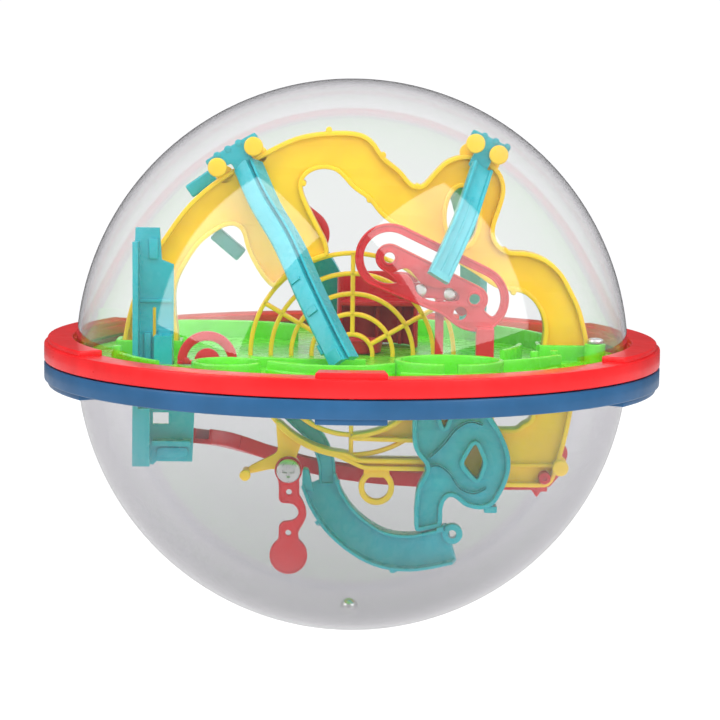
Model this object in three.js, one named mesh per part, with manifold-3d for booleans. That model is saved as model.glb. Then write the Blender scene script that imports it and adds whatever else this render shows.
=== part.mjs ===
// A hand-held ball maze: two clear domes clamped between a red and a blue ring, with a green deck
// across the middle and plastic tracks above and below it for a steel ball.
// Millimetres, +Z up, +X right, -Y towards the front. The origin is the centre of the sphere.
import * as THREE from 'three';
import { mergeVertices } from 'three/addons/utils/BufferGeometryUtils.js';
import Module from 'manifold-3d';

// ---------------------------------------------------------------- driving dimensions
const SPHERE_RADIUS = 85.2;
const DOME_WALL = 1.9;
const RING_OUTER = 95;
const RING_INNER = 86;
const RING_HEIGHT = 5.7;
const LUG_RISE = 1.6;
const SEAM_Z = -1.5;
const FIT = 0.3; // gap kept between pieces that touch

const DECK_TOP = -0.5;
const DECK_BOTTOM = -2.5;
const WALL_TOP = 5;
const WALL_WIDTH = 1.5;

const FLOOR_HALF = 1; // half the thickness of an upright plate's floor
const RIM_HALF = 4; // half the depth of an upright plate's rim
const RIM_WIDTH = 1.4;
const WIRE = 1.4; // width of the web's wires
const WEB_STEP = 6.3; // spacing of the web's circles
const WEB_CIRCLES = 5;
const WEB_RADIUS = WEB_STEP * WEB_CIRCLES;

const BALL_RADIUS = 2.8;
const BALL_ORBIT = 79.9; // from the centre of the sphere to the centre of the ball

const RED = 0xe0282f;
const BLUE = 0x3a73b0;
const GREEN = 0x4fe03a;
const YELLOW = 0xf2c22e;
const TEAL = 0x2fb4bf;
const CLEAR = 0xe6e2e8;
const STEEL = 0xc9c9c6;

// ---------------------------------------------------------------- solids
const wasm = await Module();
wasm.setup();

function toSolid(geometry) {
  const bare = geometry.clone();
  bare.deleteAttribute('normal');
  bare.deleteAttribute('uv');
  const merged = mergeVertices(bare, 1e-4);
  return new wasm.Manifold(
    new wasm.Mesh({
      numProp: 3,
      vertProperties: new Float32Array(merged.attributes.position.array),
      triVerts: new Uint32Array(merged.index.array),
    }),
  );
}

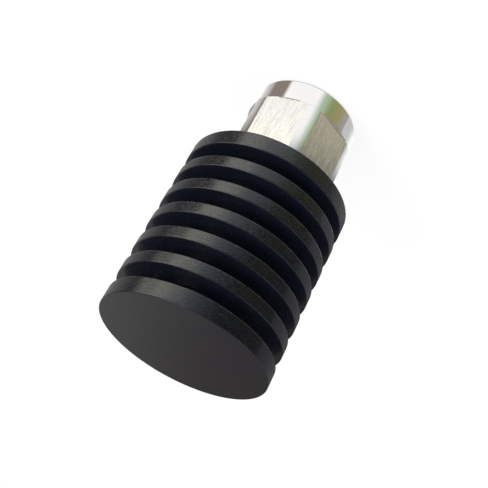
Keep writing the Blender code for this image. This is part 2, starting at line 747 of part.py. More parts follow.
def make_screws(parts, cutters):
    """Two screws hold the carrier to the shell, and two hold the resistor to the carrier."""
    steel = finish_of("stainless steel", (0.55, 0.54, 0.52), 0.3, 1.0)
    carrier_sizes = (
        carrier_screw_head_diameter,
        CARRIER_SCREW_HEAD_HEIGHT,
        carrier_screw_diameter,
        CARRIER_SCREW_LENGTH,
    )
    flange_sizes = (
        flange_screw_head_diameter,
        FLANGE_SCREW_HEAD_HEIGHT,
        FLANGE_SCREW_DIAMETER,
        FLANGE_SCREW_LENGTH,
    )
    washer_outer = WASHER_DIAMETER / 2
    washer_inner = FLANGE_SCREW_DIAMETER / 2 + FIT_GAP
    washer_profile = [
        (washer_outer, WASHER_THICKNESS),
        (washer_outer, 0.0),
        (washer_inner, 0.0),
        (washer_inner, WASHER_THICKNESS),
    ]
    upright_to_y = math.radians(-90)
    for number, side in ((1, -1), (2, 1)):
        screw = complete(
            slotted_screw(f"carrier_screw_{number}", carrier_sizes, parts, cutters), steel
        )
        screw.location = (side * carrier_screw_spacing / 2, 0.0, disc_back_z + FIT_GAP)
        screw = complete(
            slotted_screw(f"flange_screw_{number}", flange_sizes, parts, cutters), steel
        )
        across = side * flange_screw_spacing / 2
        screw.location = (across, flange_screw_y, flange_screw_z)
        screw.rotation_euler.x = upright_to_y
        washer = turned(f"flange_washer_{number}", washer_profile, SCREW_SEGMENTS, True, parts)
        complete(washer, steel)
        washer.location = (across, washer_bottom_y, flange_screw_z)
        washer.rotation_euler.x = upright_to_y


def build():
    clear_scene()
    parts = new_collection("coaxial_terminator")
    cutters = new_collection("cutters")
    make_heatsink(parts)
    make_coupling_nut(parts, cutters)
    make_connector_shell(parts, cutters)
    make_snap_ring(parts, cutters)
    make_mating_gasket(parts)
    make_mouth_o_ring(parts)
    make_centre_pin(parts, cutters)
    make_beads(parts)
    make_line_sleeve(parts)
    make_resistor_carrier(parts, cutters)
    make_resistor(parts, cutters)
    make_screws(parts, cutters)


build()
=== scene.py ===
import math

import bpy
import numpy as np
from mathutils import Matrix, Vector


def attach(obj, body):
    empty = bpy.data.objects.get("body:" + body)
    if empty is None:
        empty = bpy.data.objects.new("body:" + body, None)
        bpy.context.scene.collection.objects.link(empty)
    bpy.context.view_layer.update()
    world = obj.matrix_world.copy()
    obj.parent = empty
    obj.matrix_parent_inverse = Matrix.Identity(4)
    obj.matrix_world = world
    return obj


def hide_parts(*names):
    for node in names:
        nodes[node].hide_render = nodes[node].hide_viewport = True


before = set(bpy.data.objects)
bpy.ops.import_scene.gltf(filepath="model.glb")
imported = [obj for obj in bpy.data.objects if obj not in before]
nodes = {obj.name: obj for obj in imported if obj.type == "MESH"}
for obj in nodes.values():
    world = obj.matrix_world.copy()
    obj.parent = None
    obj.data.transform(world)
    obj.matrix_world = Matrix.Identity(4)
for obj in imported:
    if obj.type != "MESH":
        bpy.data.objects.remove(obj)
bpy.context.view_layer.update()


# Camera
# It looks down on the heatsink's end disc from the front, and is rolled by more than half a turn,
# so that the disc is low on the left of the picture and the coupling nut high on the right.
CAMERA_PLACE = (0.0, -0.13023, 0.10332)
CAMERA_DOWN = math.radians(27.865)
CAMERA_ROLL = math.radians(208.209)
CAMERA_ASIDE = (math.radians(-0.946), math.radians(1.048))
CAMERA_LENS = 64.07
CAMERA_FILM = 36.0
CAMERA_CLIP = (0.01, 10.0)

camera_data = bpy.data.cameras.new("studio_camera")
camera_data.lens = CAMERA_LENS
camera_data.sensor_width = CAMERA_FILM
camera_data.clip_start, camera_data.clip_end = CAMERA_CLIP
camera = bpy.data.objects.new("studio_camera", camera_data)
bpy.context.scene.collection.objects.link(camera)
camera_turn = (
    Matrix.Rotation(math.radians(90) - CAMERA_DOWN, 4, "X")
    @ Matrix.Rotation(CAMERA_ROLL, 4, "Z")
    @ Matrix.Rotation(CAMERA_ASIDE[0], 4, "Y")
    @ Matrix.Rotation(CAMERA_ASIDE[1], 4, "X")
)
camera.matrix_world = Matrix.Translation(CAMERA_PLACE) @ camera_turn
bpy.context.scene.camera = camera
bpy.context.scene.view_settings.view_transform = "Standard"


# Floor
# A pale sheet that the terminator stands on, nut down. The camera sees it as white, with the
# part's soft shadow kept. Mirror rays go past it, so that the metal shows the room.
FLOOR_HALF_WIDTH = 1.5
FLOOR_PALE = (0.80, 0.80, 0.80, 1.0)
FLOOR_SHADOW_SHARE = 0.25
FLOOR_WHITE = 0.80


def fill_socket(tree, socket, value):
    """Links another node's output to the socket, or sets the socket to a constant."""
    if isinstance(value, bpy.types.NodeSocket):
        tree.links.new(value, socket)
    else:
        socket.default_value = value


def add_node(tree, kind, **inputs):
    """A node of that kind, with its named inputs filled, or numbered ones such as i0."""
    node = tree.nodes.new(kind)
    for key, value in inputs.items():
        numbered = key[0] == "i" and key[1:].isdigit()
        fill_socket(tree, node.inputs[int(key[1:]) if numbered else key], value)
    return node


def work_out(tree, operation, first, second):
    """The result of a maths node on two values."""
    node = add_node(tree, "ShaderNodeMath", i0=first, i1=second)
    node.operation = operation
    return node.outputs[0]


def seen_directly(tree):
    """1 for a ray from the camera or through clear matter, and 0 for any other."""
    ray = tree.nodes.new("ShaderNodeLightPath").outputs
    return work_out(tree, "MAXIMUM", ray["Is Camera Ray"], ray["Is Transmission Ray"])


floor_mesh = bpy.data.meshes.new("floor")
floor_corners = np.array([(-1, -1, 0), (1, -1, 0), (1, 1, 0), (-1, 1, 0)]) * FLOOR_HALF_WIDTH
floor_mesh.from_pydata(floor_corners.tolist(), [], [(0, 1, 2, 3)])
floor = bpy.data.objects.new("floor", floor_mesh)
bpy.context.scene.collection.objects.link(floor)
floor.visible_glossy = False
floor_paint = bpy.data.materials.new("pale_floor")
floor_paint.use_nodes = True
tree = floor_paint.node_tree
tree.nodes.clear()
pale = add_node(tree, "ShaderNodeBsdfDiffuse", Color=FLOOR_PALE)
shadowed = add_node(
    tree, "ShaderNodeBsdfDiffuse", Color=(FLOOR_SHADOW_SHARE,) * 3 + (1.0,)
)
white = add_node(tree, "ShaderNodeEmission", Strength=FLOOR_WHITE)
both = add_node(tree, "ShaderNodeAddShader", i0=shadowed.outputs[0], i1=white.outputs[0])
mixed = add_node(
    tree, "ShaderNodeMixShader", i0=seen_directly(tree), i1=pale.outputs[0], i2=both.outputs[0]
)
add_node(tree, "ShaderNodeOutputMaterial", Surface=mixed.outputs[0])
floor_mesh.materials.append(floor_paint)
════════
* [GIVEN PROBLEM]:
Where a line contains "imported", copy that line.

* [ANSWER]:
imported = [obj for obj in bpy.data.objects if obj not in before]
nodes = {obj.name: obj for obj in imported if obj.type == "MESH"}
for obj in imported:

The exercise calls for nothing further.